As I conclude my discussion of the catcher studies, I should point to an outgrowth of those analyses which finds that a ballpark effect exists for strikes. This study at Beyond the Boxscore emanated from attempts at replicating the catcher framing analyses. In the course of that work, the author investigated the pattern of strike calls by ballpark. Using false strikes and false balls (i.e., pitch f/x says the umpire's call is wrong) by ballpark, the study found a distinct differential by ballpark which often extended over more than one year. Minute Maid Park had more false strikes than average in 2009, but less in 2007 and 2008. The author wondered what ballpark characteristics could cause ballparks to affect strike calls.
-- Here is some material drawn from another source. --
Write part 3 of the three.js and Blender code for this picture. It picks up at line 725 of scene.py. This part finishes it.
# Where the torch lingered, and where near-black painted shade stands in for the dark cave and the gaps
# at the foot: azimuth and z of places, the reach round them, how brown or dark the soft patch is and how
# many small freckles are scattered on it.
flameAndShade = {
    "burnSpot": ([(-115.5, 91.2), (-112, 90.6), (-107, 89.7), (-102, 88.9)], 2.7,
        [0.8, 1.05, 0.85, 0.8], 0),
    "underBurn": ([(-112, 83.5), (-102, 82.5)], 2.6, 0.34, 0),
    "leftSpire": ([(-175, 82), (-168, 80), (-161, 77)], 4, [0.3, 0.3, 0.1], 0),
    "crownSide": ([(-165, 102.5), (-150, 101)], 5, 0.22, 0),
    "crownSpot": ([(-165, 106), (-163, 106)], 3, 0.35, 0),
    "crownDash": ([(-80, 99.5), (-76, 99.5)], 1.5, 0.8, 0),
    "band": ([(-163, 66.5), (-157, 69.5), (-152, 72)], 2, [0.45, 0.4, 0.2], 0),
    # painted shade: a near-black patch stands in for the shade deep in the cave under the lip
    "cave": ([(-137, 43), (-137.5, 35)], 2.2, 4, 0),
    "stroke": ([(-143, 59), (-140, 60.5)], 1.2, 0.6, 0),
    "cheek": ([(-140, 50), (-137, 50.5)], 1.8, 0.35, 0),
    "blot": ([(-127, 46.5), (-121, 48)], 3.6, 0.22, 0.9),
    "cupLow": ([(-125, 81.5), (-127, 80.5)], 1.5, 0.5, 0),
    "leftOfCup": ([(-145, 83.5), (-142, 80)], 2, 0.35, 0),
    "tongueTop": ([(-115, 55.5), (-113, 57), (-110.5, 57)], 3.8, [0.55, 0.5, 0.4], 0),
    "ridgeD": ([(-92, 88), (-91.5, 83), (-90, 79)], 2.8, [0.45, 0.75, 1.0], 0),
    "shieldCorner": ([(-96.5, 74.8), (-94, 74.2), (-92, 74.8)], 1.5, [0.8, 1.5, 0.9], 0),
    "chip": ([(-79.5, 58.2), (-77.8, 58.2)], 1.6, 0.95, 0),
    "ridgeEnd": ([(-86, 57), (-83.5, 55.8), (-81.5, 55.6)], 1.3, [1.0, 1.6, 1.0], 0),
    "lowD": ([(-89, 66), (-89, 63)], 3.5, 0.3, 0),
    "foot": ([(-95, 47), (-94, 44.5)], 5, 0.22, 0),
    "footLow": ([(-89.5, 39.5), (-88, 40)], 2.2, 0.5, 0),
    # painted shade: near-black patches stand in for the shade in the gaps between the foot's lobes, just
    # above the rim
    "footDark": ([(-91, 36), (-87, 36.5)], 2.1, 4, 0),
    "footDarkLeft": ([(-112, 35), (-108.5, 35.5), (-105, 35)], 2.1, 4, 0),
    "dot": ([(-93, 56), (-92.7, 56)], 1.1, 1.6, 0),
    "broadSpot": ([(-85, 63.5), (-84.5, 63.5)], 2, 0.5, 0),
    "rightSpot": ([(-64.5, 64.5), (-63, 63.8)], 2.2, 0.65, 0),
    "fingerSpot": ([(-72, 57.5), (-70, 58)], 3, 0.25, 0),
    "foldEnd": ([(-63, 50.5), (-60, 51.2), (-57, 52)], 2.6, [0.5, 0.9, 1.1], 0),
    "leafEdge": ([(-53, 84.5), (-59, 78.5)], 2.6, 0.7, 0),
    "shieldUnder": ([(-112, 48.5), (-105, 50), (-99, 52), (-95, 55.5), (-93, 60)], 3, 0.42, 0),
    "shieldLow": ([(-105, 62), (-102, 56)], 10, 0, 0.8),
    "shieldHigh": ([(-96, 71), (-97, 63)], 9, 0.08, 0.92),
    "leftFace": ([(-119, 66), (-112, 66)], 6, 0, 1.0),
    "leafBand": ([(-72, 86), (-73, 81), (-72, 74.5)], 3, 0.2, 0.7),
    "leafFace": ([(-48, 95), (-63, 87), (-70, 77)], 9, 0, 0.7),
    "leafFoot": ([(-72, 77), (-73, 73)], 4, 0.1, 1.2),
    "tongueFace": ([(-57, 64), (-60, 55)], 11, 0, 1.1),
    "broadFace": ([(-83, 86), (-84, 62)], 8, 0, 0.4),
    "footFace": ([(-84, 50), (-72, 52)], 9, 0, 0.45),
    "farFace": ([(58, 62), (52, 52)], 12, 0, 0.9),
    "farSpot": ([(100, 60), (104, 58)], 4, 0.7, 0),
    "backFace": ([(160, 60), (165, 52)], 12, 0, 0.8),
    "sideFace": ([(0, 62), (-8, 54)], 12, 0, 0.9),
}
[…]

Possibilities include umpire assignments which are inadvertently systematically biased, lighting conditions, or hitting backgrounds which affect the umpire's depth perception. However, the author leans toward one possible explanation which could be bad news for those of us who rely on pitch f/x: the f/x data may be inaccurate, due to configuration of cameras in each ballpark.
If you've made it this far--and I fear that some may find this subject matter boring--what are your thoughts on the Astros' catching situation. Zachary Levine's blog at the Chronicle makes a big deal out of the perception that the Astros do not have a starting catcher. I'm not sure this is important. Should the Astros have a starting catcher? Who should it be?